Here, we describe the relationship used to evaluate the β parameter [the ratio of intercept (I) and slope (S)] as a function of K_d (distribution constant) or \( \Delta G_t^0 \) (free energy of transfer process of alkanol from interface to bulk oil) or \( n_a^o \) (the moles of alkanol in the bulk oil) or temperature.

$$ \beta = {{I} \left/ {S} \right.} = \frac{{ \frac{{n_a^i}}{{{n_s}}} }}{{ \frac{{n_a^o}}{{{n_o}}} }} = \frac{{n_a^i \cdot {n_o}}}{{n_a^o \cdot {n_s}}} $$

(A1)

where, \( n_a^i \) and \( n_a^o \) are the number of moles of alkanol in the oil/water interface and bulk oil phase respectively, n_o and n_s are total number of moles of oil and surfactant.

$$ {K_d} = \frac{{I\left( {1 + S} \right)}}{{S\left( {1 + I} \right)}} $$

(A2)

where, K_d is distribution constant or the partition of alkanol between the continuous oil phase and the interface of the microemulsion droplet.
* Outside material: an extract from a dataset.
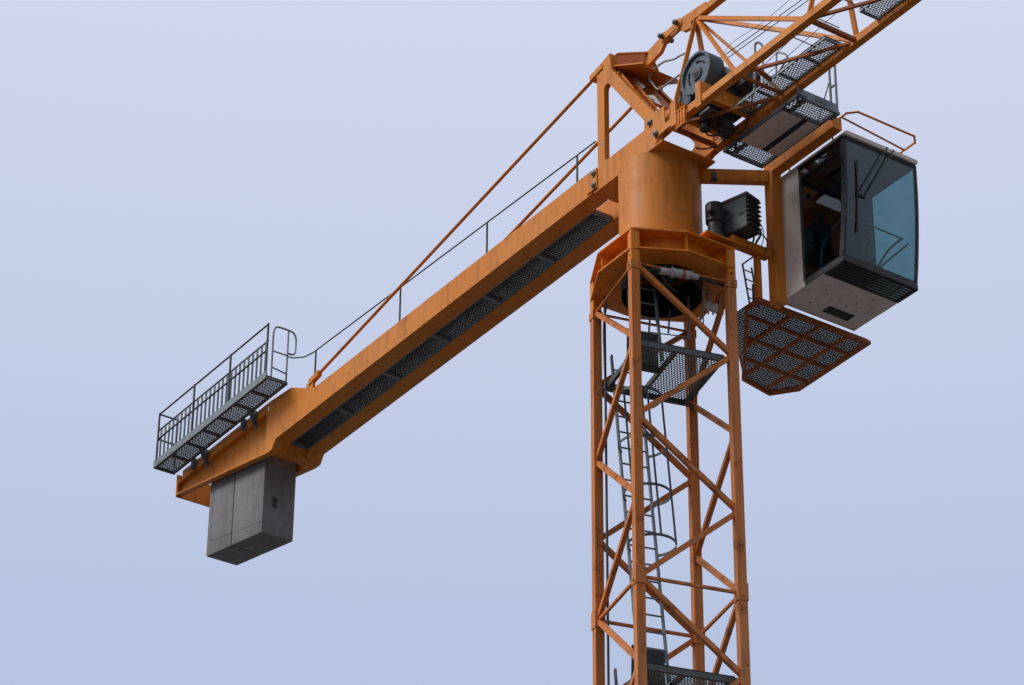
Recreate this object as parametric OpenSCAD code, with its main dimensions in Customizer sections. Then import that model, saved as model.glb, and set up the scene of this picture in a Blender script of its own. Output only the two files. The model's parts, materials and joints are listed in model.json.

Now Eq. A1 can be rewritten as

$$ \beta = {K_d} \frac{{\left( {1 + I} \right)}}{{\left( {1 + S} \right)}} $$

(A3)

Rearranging Eq. A3, one finds

$$ \beta = {K_d}\frac{{\left( {\beta + \frac{1}{S} } \right)}}{{\left( {1 + {{1} \left/ {S} \right.}} \right)}} $$

(A4)

or,

$$ \beta = \frac{{{K_d}}}{{\left( {1 + S - {K_d}S} \right)}} $$

(A5)

or,

$$ \beta = \frac{{{K_d}}}{{\left( {1 + \frac{{n_a^o}}{{{n_o}}} - {K_d} \frac{{n_a^o}}{{{n_o}}} } \right)}} $$

(A6)

where, slope (S) is equal to \( {{{n_a^o}} \left/ {{{n_o}}} \right.} \).

Now from Eq. 8, we have,

$$ {K_d} = e \frac{{ - \Delta G_t^0}}{{RT}} $$

(A7)

Now by using Eq. A7, one can find the relation between the β parameter with \( \Delta G_t^0 \) as well as temperature,

$$ \beta = \frac{{ e^{{ \frac{{ - \Delta G_t^0}}{{RT}} }} }}{{\left( {1 + \frac{{n_a^o}}{{{n_o}}} - \frac{{n_a^o}}{{{n_o}}} {e^{{ \frac{{ - \Delta G_t^0}}{{RT}} }}}} \right)}} $$

(A8)